3.1 Claims about crime

Definitions beg questions. So do social narratives and stories. Again, we need, as social scientists, to begin with an analytical task. What are the key claims that are being made in the common-sense story of the problem of crime? What are the core arguments that hold the whole thing together? There are a number of these, but two seem to be particularly important.

Claim 1: UK society in the immediate post-Second World War era was characterised by more communality, civility and stronger family values than today. As a consequence the past was largely free of crime.

Claim 2: Today we are under siege from a rise in crime, danger and insecurity.

If these are the core claims of the common-sense story, the baseline account of how the world was and how the world is now, what questions might a sceptical social scientist ask of them? We thought of the following.

Claim 1: Largely free of crime? What about the hidden crimes which often occurred in close-knit communities, such as domestic violence, but few felt able to talk about?

Claim 2: Even if there has been a rise in crime, is the world actually as dangerous as we imagine it? Could we be misjudging or overestimating the risks and dangers we face, individually and collectively?
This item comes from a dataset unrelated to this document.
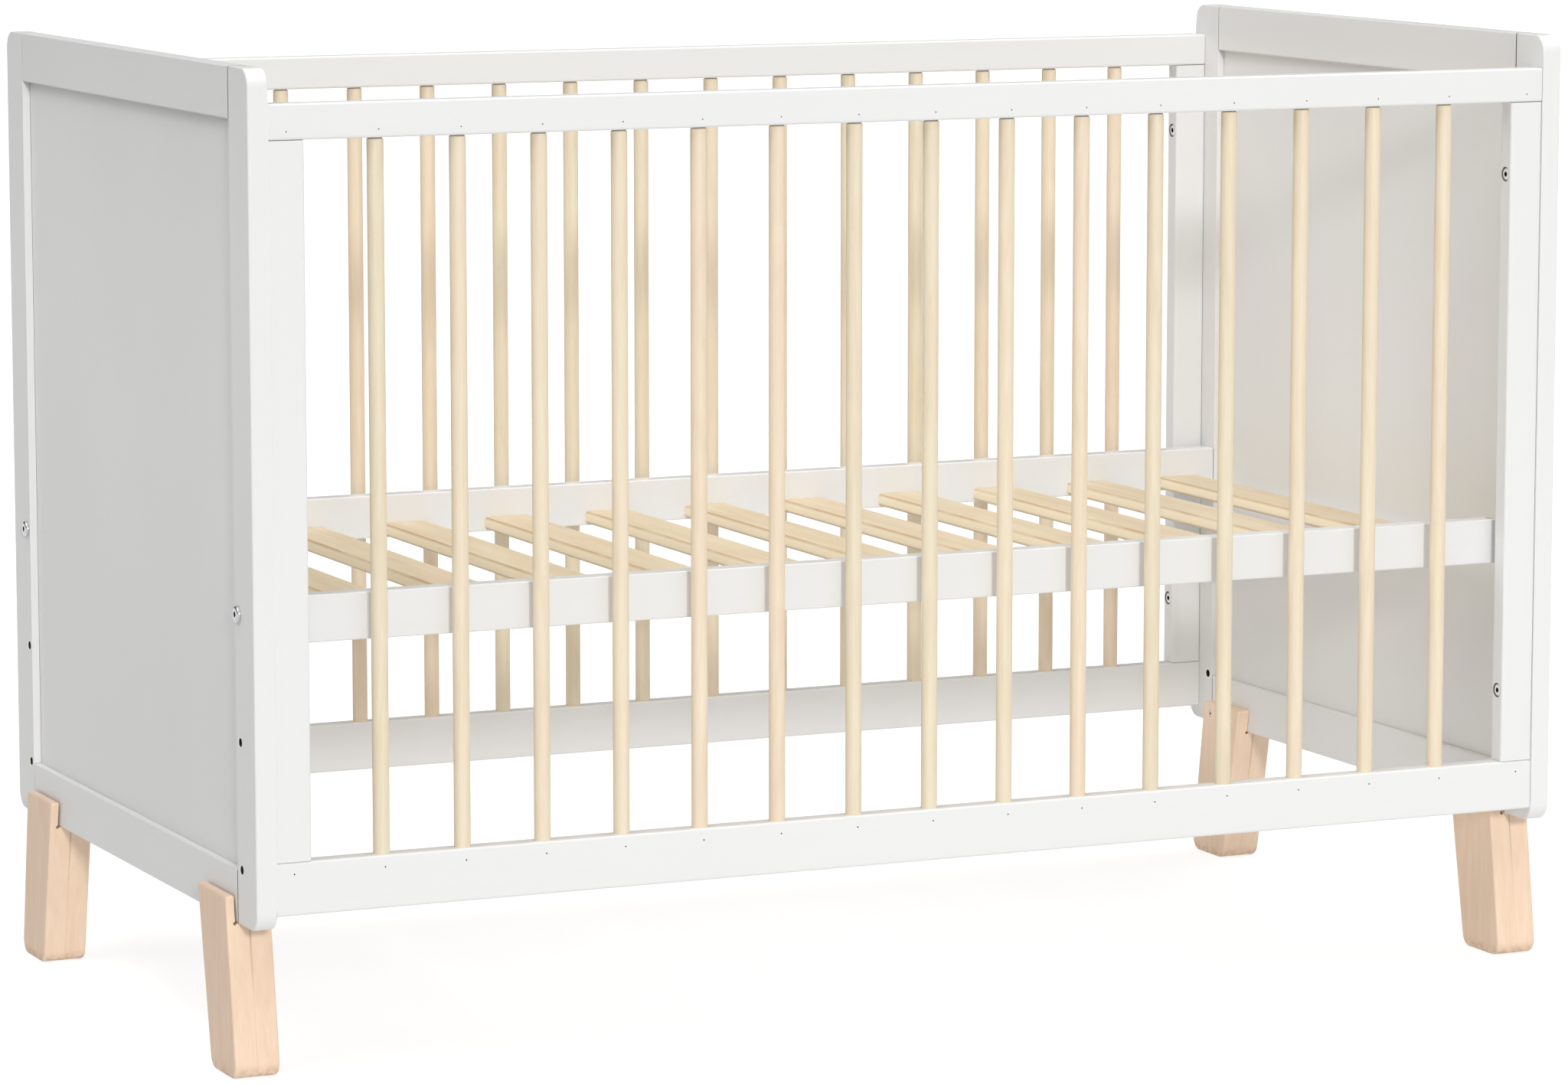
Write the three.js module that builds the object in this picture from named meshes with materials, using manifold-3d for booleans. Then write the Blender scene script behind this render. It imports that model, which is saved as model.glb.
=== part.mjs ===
// Baby crib, full size, in millimetres.
// Frame: +X along the crib's length, +Y from the front side to the rear side, +Z up.
// Origin: on the floor, under the middle of the crib.
import * as THREE from "three";
import { mergeVertices } from "three/addons/utils/BufferGeometryUtils.js";
import Module from "manifold-3d";

const wasm = await Module();
wasm.setup();

// ---- Driving dimensions -------------------------------------------------------------------

const GAP = 0.3; // joint clearance between touching pieces

// Overall
const crib_length = 1240; // over the outer faces of the two ends
const crib_width = 650; // over the front and rear edges of the posts
const crib_top = 842; // top of the ends above the floor
const end_bottom = 130; // bottom of the ends above the floor

// Ends: frame and panel
const end_board = 18; // thickness of posts and end rails
const post_depth = 46;
const post_corner_radius = 15;
const end_top_rail_height = 43.5;
const end_bottom_rail_height = 46;
const panel_thickness = 4;
const groove_depth = 5;
const groove_stop = 8; // the groove ends this far from the top and bottom of a post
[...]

The first set of questions challenge the quantitative claims of the common-sense story. Was there really less crime then? Is there really more crime now? The second set of questions ask, irrespective of the quantitative issues, whether we have collectively misjudged the dangers, and have ascribed incorrect or inappropriate meanings to them? In both cases we won't get very far without looking for some evidence that might support or contradict these claims. In Sections 3.2 and 3.3 we look at the kinds of evidence that might settle the quantity issue. In Section 3.4 we look at how we might use a social science concept – moral panic – to gauge the meaning of our response to the crime problem.